Thursday, August 27, 2009

Health Care

I heard a story once about a time when the city line was just beyond the church along El Cajon Blvd. The story was about how the San Diego city fire trucks stopped out in front of the church a block short of a raging fire. The firemen got out of their trucks, and watched the building burn to the ground. They didn’t put out the fire because it was just over the city line, and at the time the rules were different, fire and police departments took care of their own, and were barred from helping others.
Today, we would be up in arms, as people eventually were back then, if a fire engine just stopped and watched a fire burn, or a police officer just stopped and watched a crime happen, because it was, “not my jurisdiction.” In fact, the collaboration and organization is to the extent that everyone everywhere only needs to call a single number to get help in any emergency. 911 is a number that every elementary school student it taught. A single, simple, central system is in place that is guaranteed to bring help.
It seems crazy to me that getting medical attention and care isn’t the same. The fire department comes out every year to inspect our church and make sure that we don’t have any potential problems and to keep our facility healthy and safe. Yet several of our own church members can’t get a health check-up, because they can’t afford health insurance. Half of our staff could pay their entire yearly salary and still not be able to afford health insurance.
I did some calculations and was shocked at what I found. If my family was not covered by the health insurance plan available through Jennifer’s work, the health insurance plan the United Methodist Church provides would cost the church an additional amount equal to our Youth Director’s full year salary plus our entire children’s ministry budget combined. That’s in addition to the amount we are currently paying for getting the insurance through Jennifer’s work. This amounts to more than double the amount of money for exactly the same coverage
We may have very different ideas about how to solve the problem, but solve the problem we must. Our current system is immoral, and un-Christian. The Bible is very clear about our requirement to take care of our neighbors, and the poor, and the widows. While we may quote a verse here and there to try and support our current situation, there are over 300 verses about God’s concern for the poor and justice. How can we profess to “Love our neighbors” and at the same time support a system that provides us with care and our neighbors with nothing but bankruptcy, chronic untreated conditions, and a sense of deep despair and hopelessness.
The rules are simple: Do no harm, Do good, Stay in love with God; but living them out takes courage, risk, and a deep sense of God’s presence. Please join me in keeping the debate over health care reform in your daily prayers. Keep in prayer also the people of our own congregation and throughout the country who are at risk and most vulnerable.

God Bless,
Pastor John


  1. John - Appreciate your point of view and agree with your perspective that it is our moral duty to take care of those less fortunate. However, I have no interest in asking our government to be responsible for taking any more of my tax dollars and wasting it. I don't have an answer, but I'm pretty sure big government is not part of the answer.
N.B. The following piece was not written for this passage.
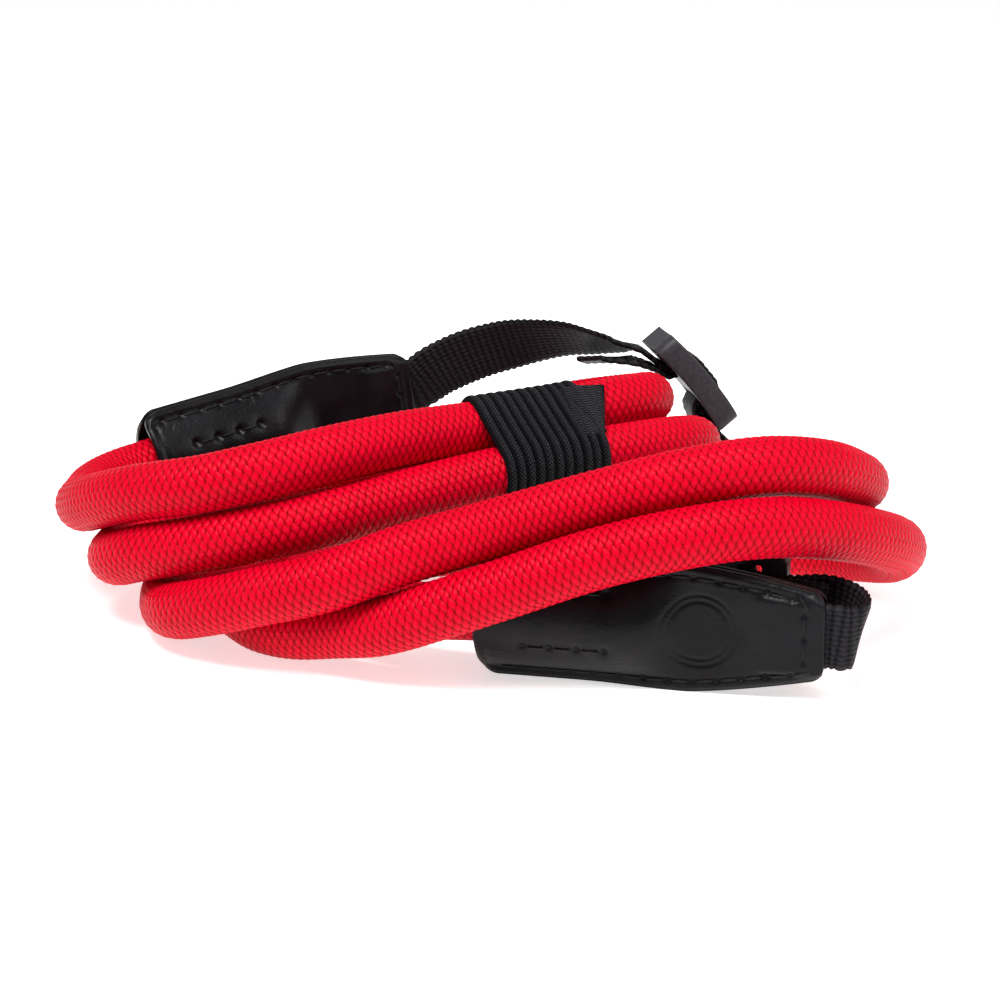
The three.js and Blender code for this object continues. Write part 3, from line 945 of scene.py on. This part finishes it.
@dataclass
class LugStrap:
    """A webbing strap from its tab, through its buckle, round the camera lug and back."""

    name: str
    tab: Place
    buckle: Place
    strand: list
    tail: list
    sign: int
    drop: float
    width: float = 11
    thickness: float = 1.2
    buckle_length: float = 21
    buckle_thickness: float = 4.6
    bar_thickness: float = 1.8
    buckle_bar: float = 4.2
    lug_reach: float = 25
    lug_radius: float = 4.5
    rib: float = 1.4
    gap: float = 0.3
    tuck: float = 7.5
    edge_scallop: float = 0.28
    face_scallop: float = 0.14

    def through_buckle(self) -> list[tuple[float, float]]:
        """Lead the strap over the bar, round the lug and back under itself.

        Returns:
            The stations on the buckle, along it and off its middle plane.
        """
        layer = self.thickness + self.gap
        slot = self.buckle_bar / 2 + self.gap + self.thickness / 2
        over = self.bar_thickness - self.buckle_thickness / 2 + self.gap + self.thickness / 2
        under = -(self.buckle_thickness + self.thickness) / 2 - self.gap
        outer, rise = slot + layer, over + layer
        end = self.buckle_length / 2 + 1
        lug = under - layer / 2
        passing = [
            (-end, under - self.drop), (-outer - 1.6, under - 0.1), (-outer - 0.2, under + 0.9),
            (-outer, 0), (-outer, over - 0.1), (1.1 - outer, rise + 0.3), (0, rise + 0.6),
            (outer - 1.1, rise + 0.3), (outer, over - 0.1), (outer, 0),
            (outer + 0.2, under + 0.9), (outer + 1.6, under - 0.1),
            (end, under - 0.1), (self.lug_reach * 0.7, under + 0.9),
        ]
        angles = math.pi / 2 - np.arange(9) / 8 * math.pi
        turning = [
            (self.lug_reach + math.cos(angle) * self.lug_radius, lug + math.sin(angle) * self.lug_radius)
            for angle in angles
        ]
        returning = [
            (self.lug_reach * 0.7, under - layer - 0.9), (end, under - layer - 0.2),
            (outer + 2.2, under - layer - 0.2),
            (slot + 0.9, under - 0.5), (slot, 0), (slot + 0.05, over - 0.6),
            (slot - 0.8, over + 0.3), (0.8 - slot, over + 0.3), (-slot - 0.05, over - 0.6),
            (-slot, 0), (-slot - 0.9, under - 0.5),
            (-outer - 2.2, under - layer - 0.2),
            (0.6 * self.drop - end, under - layer - 0.3 - 1.5 * self.drop),
        ]
        return passing + turning + returning

    def stations(self) -> tuple[np.ndarray, np.ndarray]:
        """Join the stations in the tab, on the strand, through the buckle and on the tail.

        Returns:
            The middles of the stations, and the directions across the strap there.
        """
        up = self.tab.axes()[1]
        across = self.buckle.axes()[1] * self.sign
        inside, outside = LeatherTab.length - self.tuck, LeatherTab.length + 1
        rows = [(self.tab.point(inside, 0, 0), up), (self.tab.point(outside, 0, 0), up)]
        rows += [(np.array(at, float), np.array(wide, float)) for at, wide in self.strand]
        rows += [(self.buckle.point(a, 0, off), across) for a, off in self.through_buckle()]
        rows += [(np.array(at, float), np.array(wide, float)) for at, wide in self.tail]
        return np.array([r[0] for r in rows]), np.array([r[1] for r in rows])

    def build(self, material: bpy.types.Material) -> bpy.types.Object:
        """Weave the strap: ribs stand out on both faces and scallop the edges.

        Args:
            material: The webbing.

        Returns:
            The strap.
        """
        middles, wides = self.stations()
        line, length = smooth_line(middles, self.rib / 6)
        chord = np.r_[0, np.cumsum(np.linalg.norm(np.diff(middles, axis=0), axis=1))]
        chord *= length / chord[-1]
        run = np.linspace(0, length, len(line))
        wide = np.stack([np.interp(run, chord, wides[:, k]) for k in range(3)], 1)
        forward = np.gradient(line, axis=0)
        forward /= np.linalg.norm(forward, axis=1, keepdims=True)
        wide -= forward * (wide * forward).sum(1, keepdims=True)
        wide /= np.linalg.norm(wide, axis=1, keepdims=True)
        off = np.cross(forward, wide)
        beat = np.abs(np.sin(run / self.rib * math.pi))
        share = np.linspace(-1, 1, 13)
        half = self.width / 2 - self.edge_scallop + self.edge_scallop * beat
        thick = self.thickness / 2 - self.face_scallop + self.face_scallop * beat
        edge = np.sqrt(1 - np.abs(share) ** 10 * 0.8)
        top = line[:, None] + (half[:, None] * share)[..., None] * wide[:, None]
        lift = (thick[:, None] * edge)[..., None] * off[:, None]
        grid = np.concatenate([top + lift, (top - lift)[:, ::-1]], 1)
        threads = (share + 1) * 6.5
        flat = np.stack(np.broadcast_arrays((run / self.rib)[:, None], threads[None]), -1)
        uv = np.concatenate([flat, flat[:, ::-1], flat[:, :1]], 1)
        piece = grid_piece(f"{self.name}_webbing_weave", grid, uv, material)
        return finished(piece, "webbing", f"{self.name}_webbing")


@dataclass
class Buckle:
    """A moulded triglide: a rounded frame with a bar between two slots."""

    name: str
    place: Place
    length: float = 21
    width: float = 16.5
    thickness: float = 4.6
    bar_thickness: float = 1.8
    bar: float = 4.2
    slot: float = 4
    slot_tall: float = 12.2
    rounding: float = 0.7
    corner: float = 3.2
    bow: float = 0.7

    def solid_cells(self) -> set[tuple[int, int, int]]:
        """Return the filled cells: all but the two slots and the hollow above the bar."""
        cells = {(i, k, level) for i in range(5) for k in range(3) for level in range(2)}
        return cells - {(i, 1, level) for i in (1, 3) for level in range(2)} - {(2, 1, 1)}

    def mesh(self) -> bpy.types.Mesh:
        """Make the square-edged frame out of the filled cells' outer faces.

        Returns:
            The frame, with its four upright corner edges marked for the wide bevel.
        """
        x = [-self.length / 2, -self.bar / 2 - self.slot, -self.bar / 2]
        x += [-v for v in reversed(x)]
        y = [-self.width / 2, -self.slot_tall / 2, self.slot_tall / 2, self.width / 2]
        z = [-self.thickness / 2, self.bar_thickness - self.thickness / 2, self.thickness / 2]
        points = np.array([(a, b, c) for a in x for b in y for c in z])
        points[:, 2] -= self.bow * (points[:, 0] / x[-1]) ** 2
        cells = self.solid_cells()
        faces = []
        for cell in cells:
            for axis in range(3):
                u, v = np.roll(np.eye(3, dtype=int), -axis - 1, 0)[:2]
                for step in (0, 1):
                    beyond = tuple(np.array(cell) + np.eye(3, dtype=int)[axis] * (2 * step - 1))
                    if beyond in cells:
                        continue
                    start = np.array(cell) + np.eye(3, dtype=int)[axis] * step
                    corners = [start, start + u, start + u + v, start + v]
                    faces.append([int(i * 12 + k * 3 + level) for i, k, level in corners[:: 2 * step - 1]])
        used = sorted({number for face in faces for number in face})
        order = {number: place for place, number in enumerate(used)}
        faces = sorted([order[number] for number in face] for face in faces)
        world = (self.place.point(*points[used].T) - MIDDLE) * MM
        mesh = bpy.data.meshes.new(self.name)
        mesh.from_pydata(world.tolist(), [], faces)
        upright = mesh.attributes.new("bevel_weight_edge", "FLOAT", "EDGE")
        outer = [abs(points[n, 0]) == x[-1] and abs(points[n, 1]) == y[-1] for n in used]
        for edge, weight in zip(mesh.edges, upright.data):
            weight.value = float(outer[edge.vertices[0]] and outer[edge.vertices[1]])
            a, b = (points[used[n]] for n in edge.vertices)
            weight.value *= float(a[0] == b[0] and a[1] == b[1])
        return mesh

    def build(self, material: bpy.types.Material) -> bpy.types.Object:
        """Round the frame's corners and edges and dress it.

        Args:
            material: The plastic.

        Returns:
            The buckle.
        """
        mesh = self.mesh()
        mesh.materials.append(material)
        piece = bpy.data.objects.new(f"{self.name}_moulding", mesh)
        bpy.context.scene.collection.objects.link(piece)
        bevels = (("corners", self.corner, "WEIGHT"), ("rounding", self.rounding, "ANGLE"))
        for name, width, limit in bevels:
            bevel = piece.modifiers.new(name, "BEVEL")
            bevel.width = width * MM
            bevel.segments = 4
            bevel.limit_method = limit
        bpy.context.view_layer.update()
        graph = bpy.context.evaluated_depsgraph_get()
        result = bpy.data.meshes.new_from_object(piece.evaluated_get(graph))
        piece.modifiers.clear()
        piece.data = result
        result.polygons.foreach_set("use_smooth", [True] * len(result.polygons))
        return finished(piece, "plastic", self.name)


@dataclass
class Studio:
    """Camera, pale floor and soft light."""

    camera_at: tuple = (0, -336.4, 142.2)
    look_at: tuple = (0, 25, 24.8)
    lens: float = 80.7
    floor_reach: float = 30.0
    floor_tone: float = 0.93
    floor_glow: float = 0.6
    sky_strength: float = 0.3

    def camera(self) -> None:
        """Set the camera at the photograph's viewing angle."""
        data = bpy.data.cameras.new("camera")
        data.lens = self.lens
        data.sensor_width = 36
        data.clip_start = 0.01
        camera = bpy.data.objects.new("camera", data)
        at = Vector((np.array(self.camera_at) - MIDDLE) * MM)
        to = Vector((np.array(self.look_at) - MIDDLE) * MM)
        camera.location = at
        camera.rotation_euler = (to - at).to_track_quat("-Z", "Y").to_euler()
        bpy.context.scene.collection.objects.link(camera)
        bpy.context.scene.camera = camera

    def lamp(self, name: str, at: tuple, size: float, power: float) -> None:
        """Hang a square soft lamp that points at the strap.

        Args:
            name: The lamp's name.
            at: Where it hangs, in metres.
            size: The length of its side, in metres.
            power: Its power, in watts.
        """
        data = bpy.data.lights.new(name, "AREA")
        data.size = size
        data.energy = power
        lamp = bpy.data.objects.new(name, data)
        lamp.location = at
        lamp.rotation_euler = (-Vector(at)).to_track_quat("-Z", "Y").to_euler()
        bpy.context.scene.collection.objects.link(lamp)

    def floor(self) -> None:
        """Lay a plain pale floor."""
        mesh = bpy.data.meshes.new("floor")
        reach = self.floor_reach
        corners = [(-reach, -reach, 0), (reach, -reach, 0), (reach, reach, 0), (-reach, reach, 0)]
        mesh.from_pydata(corners, [], [(0, 1, 2, 3)])
        material = bpy.data.materials.new("floor")
        material.use_nodes = True
        shader = material.node_tree.nodes["Principled BSDF"]
        shader.inputs["Base Color"].default_value = (self.floor_tone, self.floor_tone, self.floor_tone, 1)
        shader.inputs["Roughness"].default_value = 0.3
        shader.inputs["Emission Color"].default_value = (1, 1, 1, 1)
        shader.inputs["Emission Strength"].default_value = self.floor_glow
        mesh.materials.append(material)
        floor = bpy.data.objects.new("floor", mesh)
        bpy.context.scene.collection.objects.link(floor)

    def build(self) -> None:
        """Set up the studio."""
        self.camera()
        self.floor()
        world = bpy.data.worlds.new("studio")
        world.use_nodes = True
        sky = world.node_tree.nodes["Background"]
        sky.inputs["Color"].default_value = (1, 1, 1, 1)
        sky.inputs["Strength"].default_value = self.sky_strength
        bpy.context.scene.world = world
        self.lamp("key", (-0.15, -0.3, 0.8), 0.4, 11.0)
        self.lamp("fill", (0.6, -0.2, 0.5), 0.4, 2.5)
        bpy.context.scene.view_settings.view_transform = "Standard"


FRONT_STRAND = [
    ((55.2, -3.7, 10.9), (0.1, 0, 1)), ((57, -2.6, 11), (0.22, 0, 1)), ((57.6, 0.2, 11.2), (0.3, 0, 0.95)),
    ((57.3, 4, 11.3), (0.3, 0, 0.95)), ((56, 7.6, 11.3), (0.18, 0, 1)), ((53, 10.4, 11.2), (0.06, 0, 1)),
]
FRONT_TAIL = [((53.5, 6.6, 11), (0, 0, 1))]
BACK_STRAND = [
    ((-12.6, 102.7, 27.2), (0, -0.05, 1)), ((-6, 101.4, 30.6), (0, -0.09, 1)),
    ((1, 100, 33), (0, -0.24, 0.97)), ((7.4, 98, 34.6), (0, -0.51, 0.86)),
    ((13, 95.8, 35.5), (0, -0.68, 0.73)), ((18.5, 93, 35.6), (0, -0.82, 0.57)),
    ((22.6, 91, 35.5), (0, -0.9, 0.42)),
]
BACK_TAIL = [((20.8, 90.6, 32.5), (0, -0.95, 0.31)), ((16, 91.6, 32.1), (0, -0.95, 0.31))]


def main() -> None:
    """Build the studio and every piece of the strap."""
    logging.basicConfig(level=logging.INFO)
    Studio().build()
    Rope().build()
    leather, thread = LeatherFinish().make(), THREAD_FINISH.make()
    LeatherTab("front_tab", FRONT_TAB, stamped=True, row_shift=1.4).build(leather, thread)
    LeatherTab("back_tab", BACK_TAB, row_shift=-1.0).build(leather, thread)
    Whipping().build()
    weave, plastic = WebbingFinish().make(), PLASTIC_FINISH.make()
    LugStrap("front", FRONT_TAB, FRONT_BUCKLE, FRONT_STRAND, FRONT_TAIL, 1, 0.4).build(weave)
    LugStrap("back", BACK_TAB, BACK_BUCKLE, BACK_STRAND, BACK_TAIL, -1, 1.6).build(weave)
    Buckle("front_buckle", FRONT_BUCKLE).build(plastic)
    Buckle("back_buckle", BACK_BUCKLE).build(plastic)


if __name__ == "__main__":
    main()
    Also, a side of this dialogue that is NEVER addressed is the individual's responsibility to take care of themselves. Many (but I admit not all)of our citizens are "sick" because they are obese, smoke, don't exercise, etc. These are all self-induced problems. Why should I pay for daibetic care for an idividual that has eaten themselves into this situation or cancer treatment for an individual that has smoked 2 packs/day for 25 years? Let's address the sins of gluttony and laziness that is the root of many of our health issues. If you don't agree with my assessment on the health of the average American, walk around Disney Land or Yosemite and take a look at how many people are sickenly overweight and can't even manage a simple 1/4 mile hike - it is disgusting! If we could get people to take care of themselves then I'm sure this would reduce healthcare costs significantly! People seem to think it is my responsiblity to dig themselves out of their self-induced messes (and this is not jsut a problem with healthcare!)

    Enjoy your Labor Day Holiday!

  2. Jesus didn't single anyone out and say that person is not included. Then as now, there were persons who did not take care of themselves and became a burden on society. Its an all or nothing proposition. That's just the way it is. It would seem to me if we provided health care to all those very people that have been described as disgusting could use the most help. Enabling them to get control of their lives and their destuctive habits makes the world a better place and drives down health care costs. Why is it so hard to realize that those gluttonous smoking beings are now the "least of these." And we all know what Jesus said about that. We can't deny health care to anyone. I don't like it either but to deny anyone is to deny myself.

  3. Jesus did three things in life... he preached, he taught and he healed. It is not enough to talk about Jesus. We are called to live the life Jesus modeled. We are called to care for the least, the last, the lonely, the sick, the suffering, the prisoner, the prostitute, and the tax collector... as well as, the fat, stupid and arrogant... to name a few. Health care is a Christian value... it is what Jesus wants us to do with and for one another. Go exercise with a friend... Speak out for health care!